DATASET CONTENT:
#####

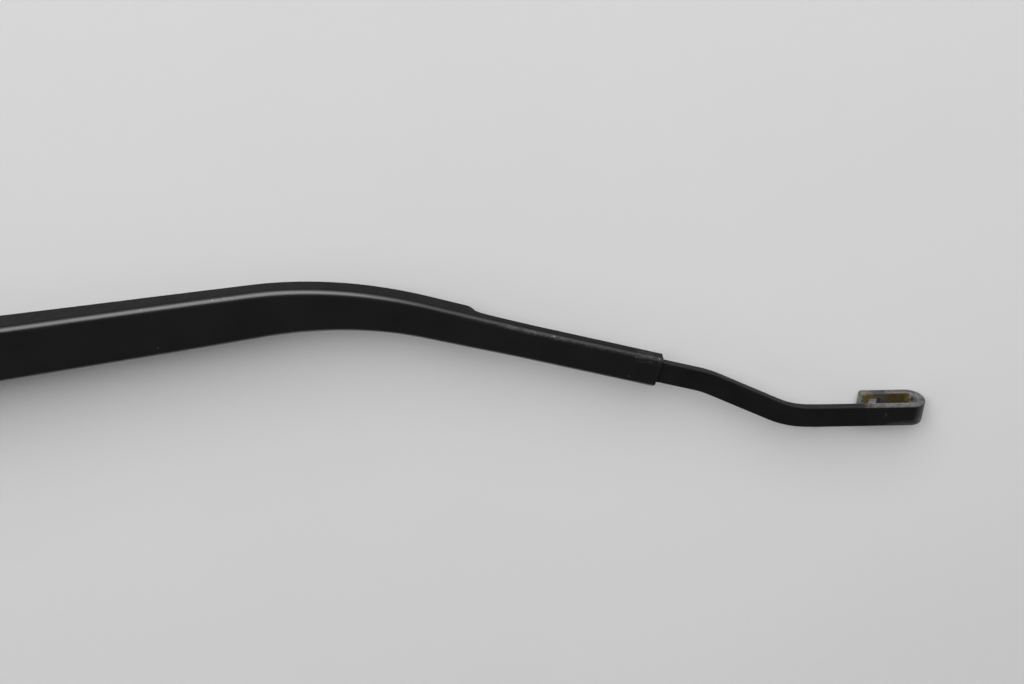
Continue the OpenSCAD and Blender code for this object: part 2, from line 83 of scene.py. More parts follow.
# Walks the rows: straight on along each run, then round a circle of the row's radius
def lineAt(rows, s):
    s = np.asarray(s, float)
    x, y, heading = s * 1.0, s * 0.0, s * 0.0
    px, py, ph, start = 0.0, 0.0, 0.0, 0.0
    for index, (run, turn, radius) in enumerate(rows):
        here = s >= start
        x = np.where(here, px + (s - start) * math.cos(ph), x)
        y = np.where(here, py + (s - start) * math.sin(ph), y)
        heading = np.where(here, ph, heading)
        px, py, start = px + run * math.cos(ph), py + run * math.sin(ph), start + run
        if index == len(rows) - 1:
            break
        r = math.copysign(radius, turn)
        t = (s - start) / r
        here = s >= start
        x = np.where(here, px + r * (np.sin(ph + t) - math.sin(ph)), x)
        y = np.where(here, py + r * (math.cos(ph) - np.cos(ph + t)), y)
        heading = np.where(here, ph + t, heading)
        end = ph + math.radians(turn)
        px, py = px + r * (math.sin(end) - math.sin(ph)), py + r * (math.cos(ph) - math.cos(end))
        ph, start = end, start + abs(math.radians(turn)) * radius
    return x, y, heading


# Turns points of the arm's flat frame down by the pitch about the hinge, into metres of the part's frame
def fromArm(x, y, z):
    a = math.radians(armFrame["pitch"])
    hx, hy, hz = armFrame["hinge"]
    return np.stack([hx + x * math.cos(a) + z * math.sin(a), hy + y + 0 * x,
                     hz - x * math.sin(a) + z * math.cos(a)], -1) * mm


def smoothStep(t):  # 0 below 0, 1 above 1 and a soft S between
    t = np.clip(t, 0, 1)
    return t * t * (3 - 2 * t)


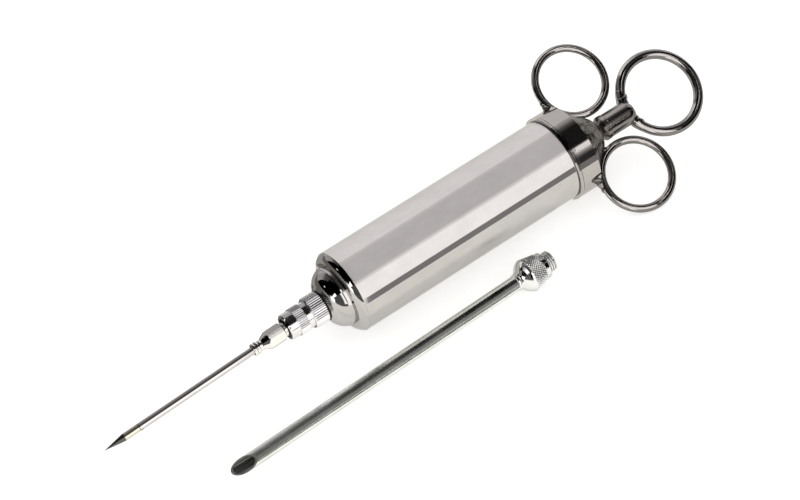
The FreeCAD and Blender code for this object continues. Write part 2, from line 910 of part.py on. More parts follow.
def build():
    fill_sheet()
    collar = rear_cap()
    bell = bell_blank()
    upper_groove = ring_groove("upper_groove", 1)
    lower_groove = ring_groove("lower_groove", -1)
    saddle = thumb_torus("thumb_saddle", "thumb_wire_radius + fit_gap")
    rear_washer = "piston_front + piston_length"
    front_washer = "piston_front - piston_washer_thickness"
    parts = [
        barrel_tube(),
        front_cap(),
        luer_adapter(),
        adapter_washer(),
        needle_hub(),
        needle_tube(),
        needle_tip(),
        collar,
        cap_gasket(),
        rear_dome(bell, [upper_groove, lower_groove]),
        rod_bush(),
        finger_ring("finger_ring_upper", 1),
        finger_ring("finger_ring_lower", -1),
        ring_braze("ring_braze_upper", 1, [upper_groove, bell, collar]),
        ring_braze("ring_braze_lower", -1, [lower_groove, bell, collar]),
        plunger_rod(),
        hex_nut("rod_jam_nut", "jam_nut_front", "jam_nut_thickness", "jam_nut_across"),
        piston_body(),
        piston_seal("piston_seal_front", "seal_front_start"),
        piston_seal("piston_seal_rear", "seal_rear_start"),
        piston_washer("piston_washer_front", front_washer),
        piston_washer("piston_washer_rear", rear_washer),
        piston_nuts(),
        thumb_hub(saddle),
        thumb_ring(),
        thumb_ring_braze(saddle),
        spare_tube(),
        spare_hub(),
    ]
    doc.recompute()
    return parts


def check(parts):
    """Stops the build if any object failed or any sub-part has no sound shape."""
    for thing in doc.Objects:
        if "Invalid" in thing.State or "Error" in thing.State:
            raise RuntimeError(f"{thing.Name} failed: {thing.State}")
    for part in parts:
        if part.Shape.isNull() or not part.Shape.isValid() or not part.Shape.Solids:
            raise RuntimeError(f"{part.Label} has no sound solid")


def write(parts):
    os.makedirs("parts", exist_ok=True)
    for part in parts:
        part.Shape.exportStep(f"parts/{part.Label}.step")


sub_parts = build()
check(sub_parts)
write(sub_parts)
for part in sub_parts:
    solids = len(part.Shape.Solids)
    print(f"{part.Label}: {solids} solid, {part.Shape.Volume:.1f} mm3")
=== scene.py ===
import json
import math

import bmesh
import bpy
from mathutils import Matrix, Vector, noise


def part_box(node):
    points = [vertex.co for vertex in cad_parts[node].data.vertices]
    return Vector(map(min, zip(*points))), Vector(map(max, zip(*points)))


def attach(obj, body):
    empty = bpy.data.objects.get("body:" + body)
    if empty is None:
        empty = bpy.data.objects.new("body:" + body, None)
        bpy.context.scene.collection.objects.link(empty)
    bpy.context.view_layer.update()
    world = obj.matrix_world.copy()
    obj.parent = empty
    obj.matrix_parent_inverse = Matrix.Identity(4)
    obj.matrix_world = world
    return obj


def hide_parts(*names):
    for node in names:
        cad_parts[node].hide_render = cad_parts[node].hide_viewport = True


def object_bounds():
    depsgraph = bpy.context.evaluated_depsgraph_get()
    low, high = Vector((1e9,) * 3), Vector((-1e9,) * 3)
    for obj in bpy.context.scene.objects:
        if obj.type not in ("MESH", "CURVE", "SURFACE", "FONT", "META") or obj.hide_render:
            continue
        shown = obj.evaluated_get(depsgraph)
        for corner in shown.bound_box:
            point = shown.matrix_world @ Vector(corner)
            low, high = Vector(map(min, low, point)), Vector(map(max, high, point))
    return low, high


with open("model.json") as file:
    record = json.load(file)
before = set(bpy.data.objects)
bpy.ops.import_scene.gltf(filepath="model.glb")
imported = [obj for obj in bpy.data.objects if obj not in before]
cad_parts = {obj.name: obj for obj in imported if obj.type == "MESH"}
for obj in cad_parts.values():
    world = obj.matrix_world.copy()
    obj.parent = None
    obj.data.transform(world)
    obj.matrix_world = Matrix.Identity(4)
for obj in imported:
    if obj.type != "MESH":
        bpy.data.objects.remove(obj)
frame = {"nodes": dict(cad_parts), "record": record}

cad_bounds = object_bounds()
scene = bpy.context.scene
nodes = frame["nodes"]
scene.view_settings.view_transform = "Standard"

MM = 0.001
FLOOR_Z = cad_bounds[0][2]

# ------------------------------------------------------------------ materials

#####

WRITTEN INSTRUCTION: Write out, exactly as they stand, the lines from the one containing "The FreeCAD and" through the one containing "return parts", both ends included.

COMPLETE OUTPUT:
The FreeCAD and Blender code for this object continues. Write part 2, from line 910 of part.py on. More parts follow.
def build():
    fill_sheet()
    collar = rear_cap()
    bell = bell_blank()
    upper_groove = ring_groove("upper_groove", 1)
    lower_groove = ring_groove("lower_groove", -1)
    saddle = thumb_torus("thumb_saddle", "thumb_wire_radius + fit_gap")
    rear_washer = "piston_front + piston_length"
    front_washer = "piston_front - piston_washer_thickness"
    parts = [
        barrel_tube(),
        front_cap(),
        luer_adapter(),
        adapter_washer(),
        needle_hub(),
        needle_tube(),
        needle_tip(),
        collar,
        cap_gasket(),
        rear_dome(bell, [upper_groove, lower_groove]),
        rod_bush(),
        finger_ring("finger_ring_upper", 1),
        finger_ring("finger_ring_lower", -1),
        ring_braze("ring_braze_upper", 1, [upper_groove, bell, collar]),
        ring_braze("ring_braze_lower", -1, [lower_groove, bell, collar]),
        plunger_rod(),
        hex_nut("rod_jam_nut", "jam_nut_front", "jam_nut_thickness", "jam_nut_across"),
        piston_body(),
        piston_seal("piston_seal_front", "seal_front_start"),
        piston_seal("piston_seal_rear", "seal_rear_start"),
        piston_washer("piston_washer_front", front_washer),
        piston_washer("piston_washer_rear", rear_washer),
        piston_nuts(),
        thumb_hub(saddle),
        thumb_ring(),
        thumb_ring_braze(saddle),
        spare_tube(),
        spare_hub(),
    ]
    doc.recompute()
    return parts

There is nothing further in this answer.